Though all emotions found ample expression from his passionate pen, the pure lava that it spewed when it came to social and political issues of his time truly sets him apart. ‘Rowththiram pazhagu’. Practise anger, declared Bharathi. And he practised what he preached. The sheer feel of his red hot renderings coursing through the veins is at once an exhilarating, elevating and energising experience. To this day ‘Nenju porukkudhillaye’ remains the ultimate expression of angst, anger and anguish in one phrase. But the poet’s anger was no idle sabre rattling; that’s the kind we witness on prime time TV whence after every terror strike or a scandalous expose, people vent their fury on the ephemeral screen, light candles and then go back to their chores. Bharathi’s was an anger that resonated from the soul and never abated at the sight of authority nor could it be addressed by cosmetic consolations. And his anger was as much for social emancipation as for freedom from foreign yoke. Though the British were obvious targets, his countrymen were often at the receiving end of his ire for their indifference and impotence. Nor did he spare his most revered Parasakthi either. Indeed, Bharathi was the quintessential, original angry young man.

But all that anger did not arise from any private pique. For all his penury, Bharathi always revelled in the riches of his spirit which was the dwelling place of much joy, love and sweetness. The nation’s enslavement and his concern for the country and countrymen brought out the best in Bharathi but those did not define him. His poetry rather went way beyond society and polity. Behind the tenacity lay a tenderness that often brought out the romantic in the revolutionary: His odes of Kannamma oozes both platonic and physical yearning for a consort. He was a humanist to core with boundless love for all the organisms on the globe. His spiritual quest is a separate saga by itself. His philosophical outpourings, which critics attribute to some extraneous ‘influence’, are profound nevertheless. He was a great karmayogi who, having understood the futility of life still filled it with purpose. He was obsessed with the idea of illusion, yet was always all eyes and ears for the earthly realities. He was a musician par excellence with intricate knowledge of the ragas; reason why even a novice can easily set a Bharathi song to tune. While Bharathi’s nationalism stemmed from his extensive knowledge of Bharat’s culture, history and topography, his outlook was global: He has written about Belgium, Fiji, Russia and France with much insight at a time when information was scarce and slow. His biographical accounts of contemporaries like Gandhi, Tilak, VOC, Naoroji, Lajpat Rai overflow with fellowship feeling for his freedom-fraternity. Take any facet of life, Bharathi has been there and that for a 40-year old is quite a feat.

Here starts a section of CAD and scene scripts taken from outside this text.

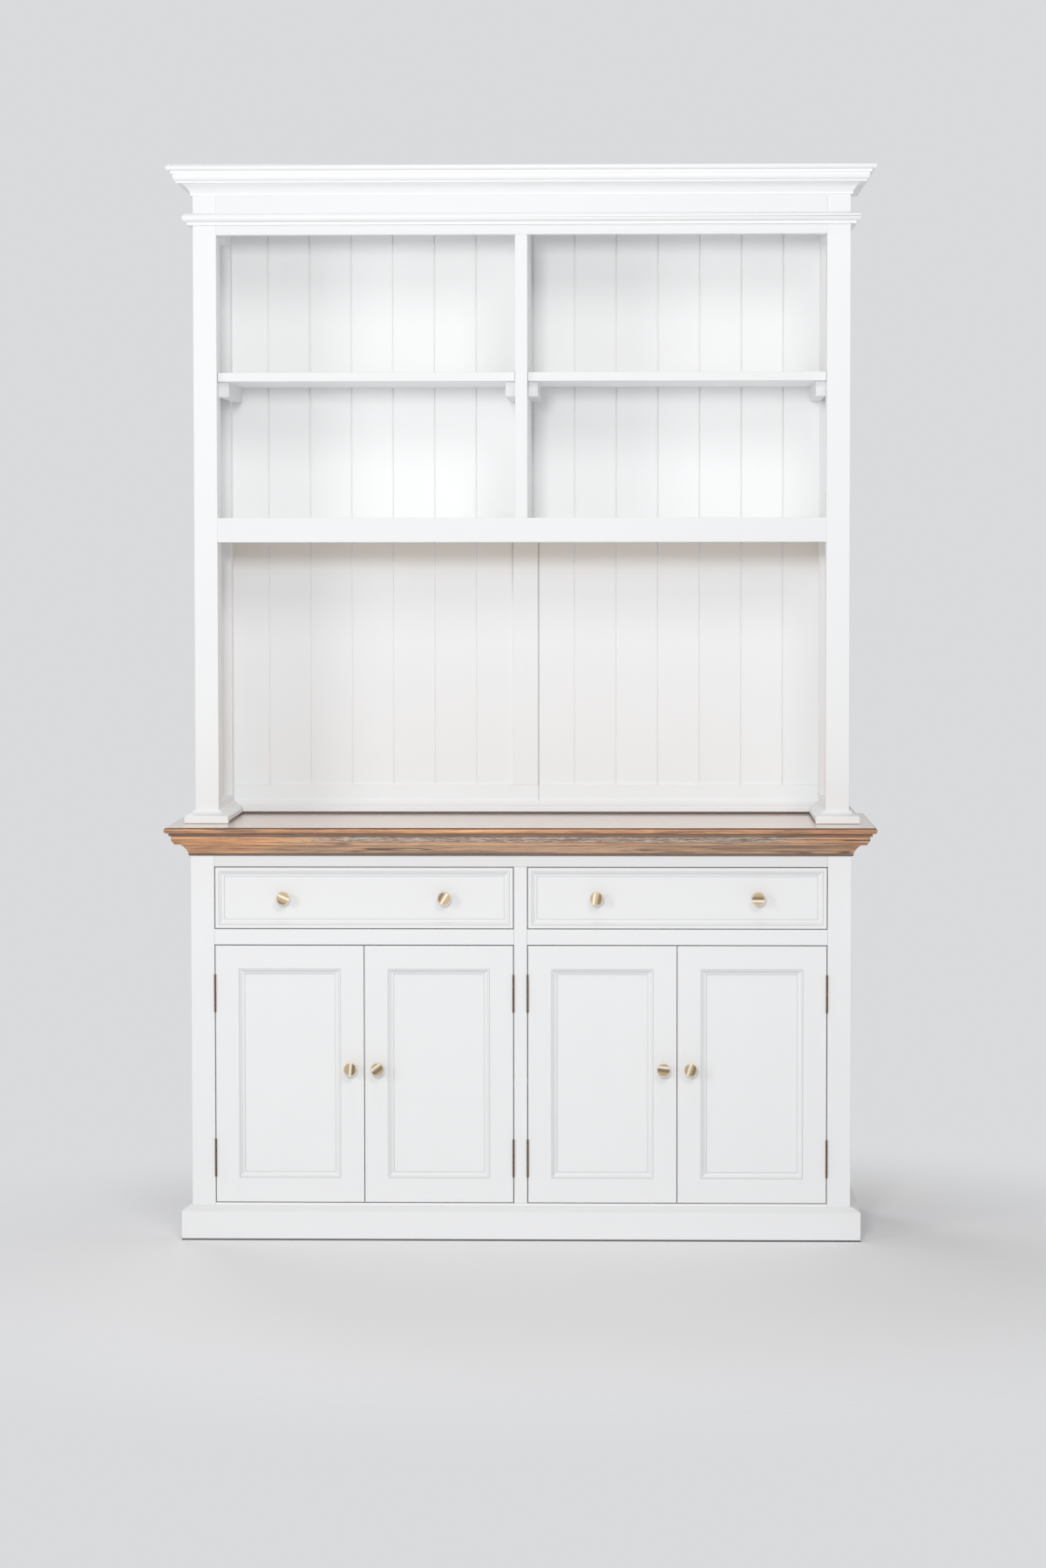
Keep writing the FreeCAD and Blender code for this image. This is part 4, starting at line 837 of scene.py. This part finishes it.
class HUTCH_OT_framing(HutchOperator, bpy.types.Operator):
    """Paints the posts, rails, shelves, boards and plinth"""

    bl_idname = "hutch.framing"
    bl_label = "Framing"

    def execute(self, context):
        looks = context.scene.hutch_paint
        outside, inside, gap = looks.paint_color, looks.inside_lit_color, looks.gap_shade_color
        # Painted shade: darker copies of the outside paint for the upper rails, the divider and the cleats
        upper, cleat = shaded(outside, UPPER_SHADE_SHARE), shaded(outside, CLEAT_SHADE_SHARE)
        finishes = (
            # The face frame's reveals, and the face rails' inward faces below, take the painted shade of the
            # gaps
            (FACE_UPRIGHTS, white_paint("white_paint_face_uprights", "z", looks, outside, gap)),
            # Inward faces of the uprights, shelves, upper rails and divider take the lighter inside paint, a
            # painted light
            (UPRIGHTS, white_paint("white_paint_uprights", "z", looks, outside, inside)),
            (SHELVES, white_paint("white_paint_shelves", "x", looks, outside, inside)),
            (UPPER_RAILS, white_paint("white_paint_upper_rails", "x", looks, upper, inside)),
            (("hutch_divider",), white_paint("white_paint_divider", "z", looks, upper, inside)),
            (("shelf_cleats",), white_paint("white_paint_cleats", "y", looks, cleat, outside)),
        )
        for nodes, finish in finishes:
            for node in nodes:
                dress(node, finish, looks.edge_radius)
        # The plinth's foot takes a painted contact shadow
        finish = white_paint("white_paint_plinth", "x", looks, outside, layer=plinth_contact_shadow)
        dress("plinth", finish, looks.edge_radius / 3)
        # Each row of rails takes its own painted shade or light
        for node, share in FACE_RAIL_PAINTED_LIGHT.items():
            finish = white_paint(f"white_paint_{node}", "x", looks, shaded(outside, share), gap)
            dress(node, finish, looks.edge_radius)
        return {"FINISHED"}


class HUTCH_OT_back(HutchOperator, bpy.types.Operator):
    """Paints the planked back, its muntin and its bottom rail"""

    bl_idname = "hutch.back"
    bl_label = "Planked Back"

    def execute(self, context):
        looks = context.scene.hutch_paint
        # The open bay's back takes painted shade and tints, and painted shadow lines beside the muntin
        paint, layer = looks.inside_lit_color, open_bay_painted_shade
        boards = (PLANK_PITCH, FIRST_JOINT)
        finish = white_paint("white_paint_planks", "z", looks, paint, boards=boards, layer=layer)
        dress("hutch_back_planks", finish)
        low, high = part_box("hutch_back_frame")
        rail = (-high.x, high.x, low.z - RAIL_MARGIN, low.z + BACK_RAIL_HEIGHT)
        finish = white_paint("white_paint_back_frame", "z", looks, paint, boxes=[rail], layer=layer)
        dress("hutch_back_frame", finish, looks.edge_radius)
        return {"FINISHED"}


class HUTCH_OT_mouldings(HutchOperator, bpy.types.Operator):
    """Paints the shoe, the neck and the cornice"""

    bl_idname = "hutch.mouldings"
    bl_label = "Mouldings"

    def execute(self, context):
        looks = context.scene.hutch_paint
        # The mouldings take the lighter moulding paint, a painted light
        finish = white_paint("white_paint_mouldings", "x", looks, looks.moulding_lit_color)
        for node in MOULDINGS:
            dress(node, finish, looks.edge_radius / 2)
        # The shoe takes a painted shadow line where it stands on the counter
        finish = white_paint("white_paint_shoe", "x", looks, looks.moulding_lit_color, layer=shoe_shadow_line)
        dress("hutch_shoe", finish, looks.edge_radius / 2)
        return {"FINISHED"}


class HUTCH_OT_doors(HutchOperator, bpy.types.Operator):
    """Paints the four framed doors and their panels"""

    bl_idname = "hutch.doors"
    bl_label = "Doors"

    def execute(self, context):
        looks = context.scene.hutch_paint
        for door in DOORS:
            low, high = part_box(f"{door}_door_frame")
            field_low, field_high = inset_box(*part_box(f"{door}_door_panel"), PANEL_GROOVE)
            foot = (field_low.x, field_high.x, low.z, field_low.z)
            head = (field_low.x, field_high.x, field_high.z, high.z)
            # A layer of painted shade in the gaps and in the moulding's quirks
            layer = front_paint(low, high, field_low, field_high)
            name = f"white_paint_{door}_door"
            finish = white_paint(name, "z", looks, looks.paint_color, boxes=[foot, head], layer=layer)
            dress(f"{door}_door_frame", finish, looks.edge_radius)
            dress(f"{door}_door_panel", finish, looks.edge_radius / 3)
        return {"FINISHED"}


class HUTCH_OT_drawers(HutchOperator, bpy.types.Operator):
    """Paints the drawer fronts and leaves the boxes bare"""

    bl_idname = "hutch.drawers"
    bl_label = "Drawers"

    def execute(self, context):
        looks = context.scene.hutch_paint
        sides = bare_wood("plain_wood_drawer_boxes", "y", BOX_WOOD, DRAWER_BACK - DRAWER_BOARD - BACK_MARGIN)
        bottoms = bare_wood("plain_wood_drawer_bottoms", "x", BOTTOM_WOOD)
        for drawer in DRAWERS:
            front = f"{drawer}_drawer_front"
            low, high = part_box(front)
            # A layer of painted shade in the gaps and in the moulding's quirks
            layer = front_paint(low, high, *inset_box(low, high, DRAWER_BORDER))
            finish = white_paint(f"white_paint_{front}", "x", looks, looks.paint_color, layer=layer)
            dress(front, finish, looks.edge_radius / 3)
            dress(f"{drawer}_drawer_box", sides, looks.edge_radius / 3)
            dress(f"{drawer}_drawer_bottom", bottoms)
        return {"FINISHED"}


class HUTCH_OT_counter(HutchOperator, bpy.types.Operator):
    """Finishes the wooden counter and its crown moulding"""

    bl_idname = "hutch.counter"
    bl_label = "Counter"

    def execute(self, context):
        material = counter_finish("counter_wood", context.scene.hutch_counter)
        for node in ("counter_board", "counter_moulding"):
            dress(node, material, context.scene.hutch_paint.edge_radius / 2)
        return {"FINISHED"}


class HUTCH_OT_knobs(HutchOperator, bpy.types.Operator):
    """Finishes the turned brass knobs"""

    bl_idname = "hutch.knobs"
    bl_label = "Knobs"

    def execute(self, context):
        looks = context.scene.hutch_metal
        bands = iter(KNOB_BANDS)
        nodes = [f"{drawer}_drawer_knobs" for drawer in DRAWERS] + [f"{door}_door_knob" for door in DOORS]
        for node in nodes:
            low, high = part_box(node)
            radius, level = (high.z - low.z) / 2, (high.z + low.z) / 2
            centres = [low.x + radius]
            if high.x - low.x > KNOB_REACH * radius:
                centres.append(high.x - radius)
            knobs = [(centre, level, radius, *next(bands)) for centre in centres]
            dress(node, brushed_brass(f"brass_{node}", knobs, looks))
        return {"FINISHED"}


class HUTCH_OT_hardware(HutchOperator, bpy.types.Operator):
    """Finishes the hinges and the door catches"""

    bl_idname = "hutch.hardware"
    bl_label = "Hinges and Catches"

    def execute(self, context):
        bronze = antique_bronze("antique_bronze", context.scene.hutch_metal)
        dress("hinge_frame_leaves", bronze)
        for door in DOORS:
            dress(f"{door}_door_hardware", bronze)
        dress("door_catches", moulded_plastic("catch_plastic"), CATCH_EASE)
        return {"FINISHED"}


class HUTCH_OT_inside(HutchOperator, bpy.types.Operator):
    """Finishes the drawers' runners and the back sheet of the base"""

    bl_idname = "hutch.inside"
    bl_label = "Runners and Back Sheet"

    def execute(self, context):
        ease = context.scene.hutch_paint.edge_radius
        dress("drawer_runners", bare_wood("plain_wood_runners", "y", RUNNER_WOOD), ease)
        dress("base_back_panel", bare_wood("back_sheet", "z", SHEET_WOOD))
        return {"FINISHED"}


def plane(name, half_side):
    """A level square, with its middle at the origin."""
    mesh = bpy.data.meshes.new(name)
    shape = bmesh.new()
    bmesh.ops.create_grid(shape, x_segments=2, y_segments=2, size=half_side)
    shape.to_mesh(mesh)
    shape.free()
    thing = bpy.data.objects.new(name, mesh)
    bpy.context.scene.collection.objects.link(thing)
    return thing


def floor_paint(looks):
    """Pale floor paint that fades out round the hutch."""
    surface = Surface("stage_floor_paint")
    x, y, _ = surface.place()
    cloud = surface.noise((x, y, 0.0), (0.6, 0.6, 1), 2)
    pale = looks.floor_color
    color = surface.blend(surface.ramp(cloud, 0.3, 0.7), shaded(pale, 0.985), pale)
    from_x, from_y = x - FLOOR_MIDDLE[0], y - FLOOR_MIDDLE[1]
    reach = surface.math("SQRT", from_x * from_x + from_y * from_y)
    fade = surface.ramp(reach, FLOOR_CORE, FLOOR_END, 1.0, 0.0)
    return surface.finish(Base_Color=color, Roughness=0.9, Specular_IOR_Level=0.1, Alpha=fade)


def room_light(looks):
    """An even light from above, with the backdrop for the camera, for reflections and below the horizon."""
    world = bpy.data.worlds.new("stage_room")
    world.use_nodes = True
    world.node_tree.nodes.clear()
    graph = Graph(world.node_tree)
    room = graph.add("ShaderNodeBackground", None, {"Color": ROOM_COLOR, "Strength": looks.sky_light})
    backdrop = graph.add("ShaderNodeBackground", None, {"Color": looks.wall_color})
    rays = graph.add("ShaderNodeLightPath").outputs
    heading = graph.coordinates("Generated")[2]
    seen = graph.most(rays["Is Camera Ray"], rays["Is Glossy Ray"], graph.below(heading, 0.0))
    shaders = {0: seen, 1: room.outputs[0], 2: backdrop.outputs[0]}
    mix = graph.add("ShaderNodeMixShader", None, shaders)
    graph.add("ShaderNodeOutputWorld", None, {"Surface": mix.outputs[0]})
    return world


def lamp(name, power, size, place, target):
    """A square lamp that points at a target."""
    light = bpy.data.lights.new(name, "AREA")
    light.energy = power
    light.size = size
    thing = bpy.data.objects.new(name, light)
    thing.location = place
    thing.rotation_mode = "QUATERNION"
    thing.rotation_quaternion = (Vector(target) - Vector(place)).to_track_quat("-Z", "Y")
    thing.visible_camera = False
    bpy.context.scene.collection.objects.link(thing)


def photo_camera(lens):
    """The camera, as it stood for the photograph."""
    camera = bpy.data.objects.new("camera", bpy.data.cameras.new("camera"))
    camera.data.lens = lens
    camera.data.sensor_width = SENSOR_WIDTH
    camera.data.clip_end = CAMERA_REACH
    turn = Matrix.Rotation(CAMERA_HEADING, 4, "Z") @ Matrix.Rotation(math.pi / 2 - CAMERA_DIP, 4, "X")
    turn = turn @ Matrix.Rotation(CAMERA_ROLL, 4, "Z")
    camera.matrix_world = Matrix.Translation(CAMERA_PLACE) @ turn
    bpy.context.scene.collection.objects.link(camera)
    return camera


class HUTCH_OT_stage(HutchOperator, bpy.types.Operator):
    """Sets out the floor, the light and the camera"""

    bl_idname = "hutch.stage"
    bl_label = "Stage"

    def execute(self, context):
        looks = context.scene.hutch_stage
        floor = plane("stage_floor", FLOOR_HALF)
        floor.data.materials.append(floor_paint(looks))
        context.scene.world = room_light(looks)
        for name, size, place in LAMPS:
            lamp(f"stage_{name}", getattr(looks, f"{name}_light"), size, place, LAMP_TARGET)
        context.scene.camera = photo_camera(looks.lens)
        context.scene.view_settings.view_transform = "Standard"
        context.scene.view_settings.gamma = looks.shade_lift
        return {"FINISHED"}


STEPS = (
    HUTCH_OT_framing,
    HUTCH_OT_back,
    HUTCH_OT_mouldings,
    HUTCH_OT_doors,
    HUTCH_OT_drawers,
    HUTCH_OT_counter,
    HUTCH_OT_knobs,
    HUTCH_OT_hardware,
    HUTCH_OT_inside,
    HUTCH_OT_stage,
)
SETTINGS = {
    "hutch_paint": PaintLooks,
    "hutch_counter": CounterLooks,
    "hutch_metal": MetalLooks,
    "hutch_stage": StageLooks,
}


class HUTCH_PT_sidebar(bpy.types.Panel):
    """Lists the finishes in the order that they go on"""

    bl_idname = "HUTCH_PT_sidebar"
    bl_label = "Hutch"
    bl_space_type = "VIEW_3D"
    bl_region_type = "UI"
    bl_category = "Hutch"

    def draw(self, context):
        for holder in SETTINGS:
            group = getattr(context.scene, holder)
            for name in group.__annotations__:
                self.layout.prop(group, name)
        for step in STEPS:
            self.layout.operator(step.bl_idname)


def register():
    for kind in (*SETTINGS.values(), *STEPS, HUTCH_PT_sidebar):
        bpy.utils.register_class(kind)
    for name, kind in SETTINGS.items():
        setattr(bpy.types.Scene, name, PointerProperty(type=kind))


def unregister():
    for name in SETTINGS:
        delattr(bpy.types.Scene, name)
    for kind in reversed((*SETTINGS.values(), *STEPS, HUTCH_PT_sidebar)):
        bpy.utils.unregister_class(kind)


def main():
    """Runs every step in order."""
    register()
    for step in STEPS:
        group, name = step.bl_idname.split(".")
        getattr(getattr(bpy.ops, group), name)()


if __name__ == "__main__":
    main()
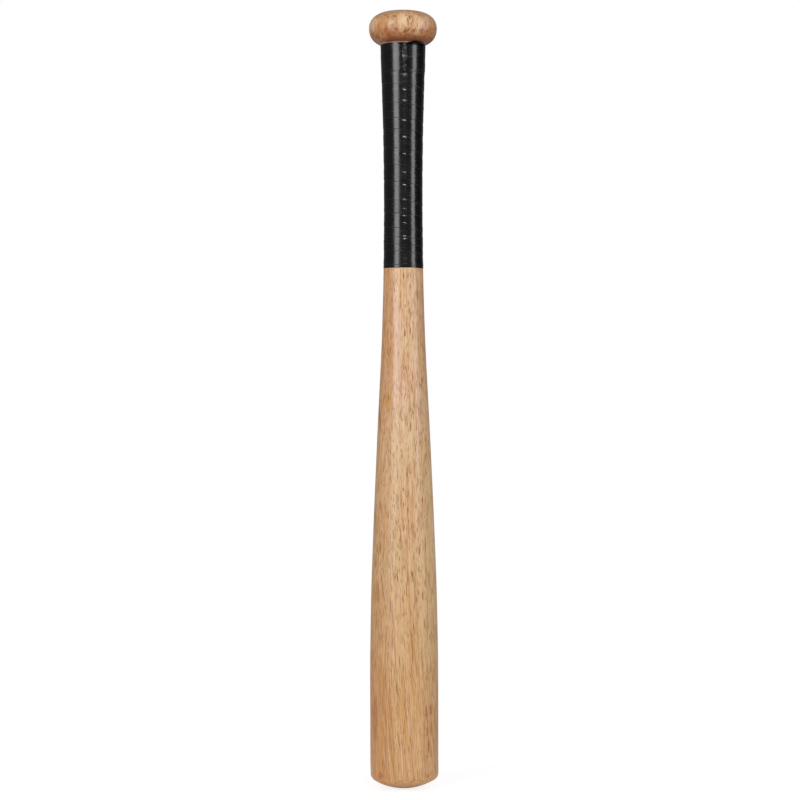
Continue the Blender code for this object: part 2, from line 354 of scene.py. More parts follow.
def makeWoundTape(material):
    # A flat tube on a helix: its radius is the handle's plus a layer for every turn underneath
    start = -winding["lead"]
    stop = lastTurn + winding["cutLow"]
    turn = np.linspace(start, stop, round((stop - start) * winding["sections"]))
    roof = flareTop - winding["roof"]
    reach = np.minimum(winding["width"], roof - lowerEdge(turn))
    place = acrossPlaces(turn, reach)
    # The cut: towards its end the strip is sheared along itself, more at its upper edge
    slant = winding["cutLow"] - winding["cutHigh"]
    slant = slant * softStep(stop - winding["shearRun"], stop, turn)[:, None]
    turns = turn[:, None] - slant * place / winding["width"]
    height = lowerEdge(turns) + place
    layers = layersUnder(turns, height)
    along = turns * 2 * math.pi * flareRadius
    # The last of the strip is pressed flat, and both edges curl down, but for the one under the knob
    pressed = softStep(stop - winding["pressRun"], stop, turn)[:, None]
    pressed = 1 - (1 - winding["endThickness"]) * pressed
    underKnob = reach[:, None] < winding["width"]
    edgeGap = np.where(underKnob, place, np.minimum(place, reach[:, None] - place))
    curl = winding["curlDepth"] * winding["thickness"] * pressed
    curl = curl * np.clip(1 - edgeGap / winding["curl"], 0.0, 1.0) ** 2
    # The fold: the top edge of the last turn climbs the knob's underside just before the cut
    before = lastTurn + winding["cutHigh"] - turns
    fold = softStep(0.0, winding["foldRise"], before)
    fold = fold * np.clip(1 - (before - winding["foldRise"]) / winding["foldRun"], 0.0, 1.0)
    climbing = np.clip((height - roof + winding["foldBand"]) / winding["foldBand"], 0.0, 1.0)
    height = height + winding["fold"] * fold * climbing
    outer = handleRadius(height) + winding["layer"] * (layers + pressed)
    outer = outer + winding["ripple"] * waves(winding["ripples"], along, place) - curl
    onKnob = knobUnderside(height + winding["foldDrop"] * fold) + winding["knobGap"] * winding["thickness"]
    outer = np.maximum(outer, onKnob)
    inner = outer - (winding["thickness"] * pressed - curl)
    angle = -math.pi / 2 - 2 * math.pi * turns

    def bothSides(outside, inside):
        return np.concatenate([outside, inside[:, ::-1]], axis=1)

    points = onCircle(bothSides(outer, inner), bothSides(angle, angle), bothSides(height, height))
    rows, columns = points.shape[:2]
    k = np.arange(columns // 2 - 1)
    startCap = np.stack([k, k + 1, columns - 2 - k, columns - 1 - k], axis=-1)
    endCap = startCap[:, ::-1] + (rows - 1) * columns
    faces = np.concatenate([ringQuads(rows, columns), startCap, endCap]).tolist()
    piece = addPiece("wound_grip_tape", points.reshape(-1, 3), faces, material, "grip_tape")
    # UV: distance along the strip and place across it, both in metres
    uv = np.stack([bothSides(along, along).ravel(), bothSides(place, place).ravel()], axis=-1)
    corner = np.empty(len(piece.data.loops), dtype=np.int32)
    piece.data.loops.foreach_get("vertex_index", corner)
    layer = piece.data.uv_layers.new(name="alongStrip")
    layer.data.foreach_set("uv", uv[corner].astype(np.float32).ravel())


# Shader building

def isOutput(value):
    return isinstance(value, bpy.types.NodeSocket)


def addNode(kind, inputs=None, tree=None, **settings):
    # Where no tree is given, the node goes into the one that its linked inputs come from
    inputs = inputs or {}
    tree = tree or next(value.id_data for value in inputs.values() if isOutput(value))
    node = tree.nodes.new(kind)
    for key, value in settings.items():
        setattr(node, key, value)
    setInputs(node, inputs)
    return node


def setInputs(node, values):
    # An output is linked, and anything else becomes the input's own value
    for key, value in values.items():
        if isOutput(value):
            node.id_data.links.new(value, node.inputs[key])
        else:
            node.inputs[key].default_value = value


def calc(operation, a, b=0.0, c=0.0):
    return addNode("ShaderNodeMath", {0: a, 1: b, 2: c}, operation=operation).outputs[0]


def times(first, *others):
    for other in others:
        first = calc("MULTIPLY", first, other)
    return first


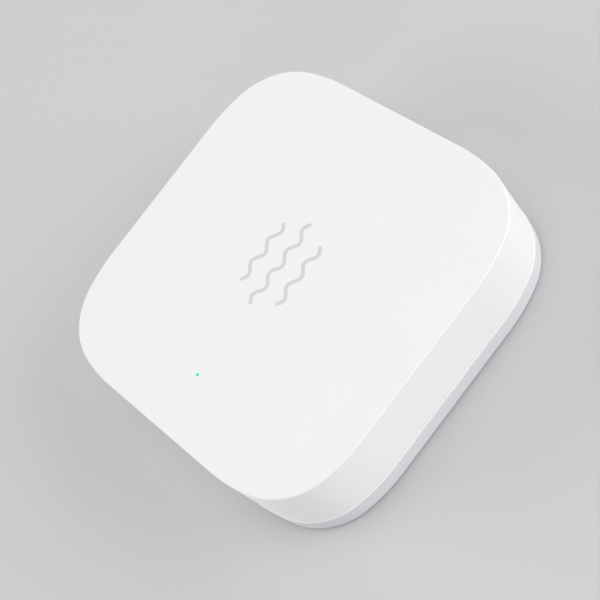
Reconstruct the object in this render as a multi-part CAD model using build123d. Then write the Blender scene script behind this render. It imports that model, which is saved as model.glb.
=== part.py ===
from build123d import *
from math import atan2, cos, degrees, hypot, radians, sin, sqrt
import os

# Vibration sensor tag: a square puck with soft corners that sticks to a door, a window or a machine.
# A white top shell holds the board, the cell tray and the side button. A grey base snaps under it.
# Frame: the tag lies on its adhesive pad, +Z out of the front face, +Y towards the top of the face.
# The origin is the middle of the pad's underside. Lengths are in millimetres, angles in degrees.

# Shell outline: a square whose corners are three arcs each, tight in the middle and easier at both ends
tag_width = 44.0
corner_radius = 8.9
shoulder_radius = 21.0
shoulder_turn = 15.0
shell_height = 10.95
edge_ease = 0.12
foot_ease = 0.2
seam_ease = 0.12

# Top shell
cover_wall = 1.5
cover_roof = 1.5
head_room = 2.85
rib_width = 0.8
roof_rib_depth = 0.45
edge_rib_proud = 0.25
edge_rib_width = 1.2
edge_rib_spacing = 20.0

# Base
base_band = 2.4
base_floor = 1.5
tongue_thickness = 0.9
tongue_height_share = 0.55
tongue_clearance = 0.35
hook_width = 6.0
hook_slit = 0.7
hook_gap = 0.3
barb_height = 1.0
barb_gap = 0.03
groove_depth = 0.35
groove_margin = 0.25
pry_width = 8.0
pry_height = 0.9
pry_depth = 1.2
floor_rib_height = 0.9
floor_rib_width = 0.8

# Adhesive pad in its pocket under the base
pad_inset = 5.0
pad_fit = 0.15
pad_pocket = 0.5
pad_proud = 0.25

# Coin cell, as thick as the room between the base's ribs and the contact under the board: 3.2
cell_radius = 10.0
can_wall = 0.25
can_edge = 0.3
cap_inset = 1.15
cap_proud = 0.25
cap_edge = 0.2
gasket_width = 0.35
cell_fit = 0.02
cell_rib_height = 0.3
cell_ring_inset = 2.5

# Cell tray, a ring with four ears under the board
tray_clearance = 0.2
tray_wall = 1.0
tray_floor_gap = 0.45
lip_thickness = 0.35
lip_clearance = 0.25
ear_thickness = 0.8
ear_width = 4.2
contact_window = 4.4
nail_notch_width = 7.0
nail_notch_height = 1.6

# Screws that hold the tray and the board to the top shell
screw_inset = 8.0
screw_shank_radius = 0.55
screw_hole_radius = 0.7
screw_bite = 2.2
screw_head_radius = 1.2
screw_head_height = 0.8
screw_slot_width = 0.3
screw_slot_depth = 0.35
boss_radius = 1.8
pilot_gap = 0.03

# Circuit board
contact_space = 0.6
board_thickness = 1.0
board_gap = 0.35
copper_thickness = 0.05

# Light guide over the status lamp
lamp_inset = 7.2
guide_tip_radius = 0.18
guide_tip_length = 0.6
guide_radius = 1.0
guide_fit = 0.02
guide_lamp_gap = 0.3
collar_wall = 0.7
lamp_length = 1.6
lamp_width = 0.8
lamp_height = 0.6
lamp_base_height = 0.25

# Reset button in the left wall
button_width = 5.0
button_height = 2.0
button_sink = 0.3
button_fit = 0.1
button_travel = 0.25
button_ease = 0.15
flange_margin = 0.35
flange_thickness = 0.6
flange_gap = 0.05
stem_width = 2.0
stem_height = 1.0
flange_board_gap = 0.4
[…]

TN’s Dravidian politics has always delivered poetic injustice to Bharathi for obvious reasons. In reality, it is Bharathi who is the harbinger of all that the Periyar parivar, from the Justice Party to the present Kazhagams, proclaim as their own. He was what these men claim to be but are not! Bharathi was the epitome of self-respect, a man who never cringed or crawled, for power or pelf. By fusing his love for mother-land with love of mother-tongue, he rose above parochial limits and enriched both. Bharathi’s rationalism meant transparent inquiry, not camouflaged chicanery. For Bharathi social justice was also a natural right and not a negotiable political card or a matter of charity. He was a reformist who riled against all kinds of discrimination. He was high on devotion but was not hidebound, and not the least hypocritic. Really, he is the modern icon who personifies Tamil and Tamil pride as against the self-styled ones who have appropriated that mantle.

Indeed, if righteous rage, the missing element in a corrupt and consumerist milieu of today, needs to stage a comeback, I would prescribe just a few doses of Bharathi. He can make even the numbest stir and the dumbest speak. If still ‘rowthiram’ refuses to surface, residing instead in the recesses of our tranquilised psyche, reading Bharathi would at the least be a refreshing break … into the past!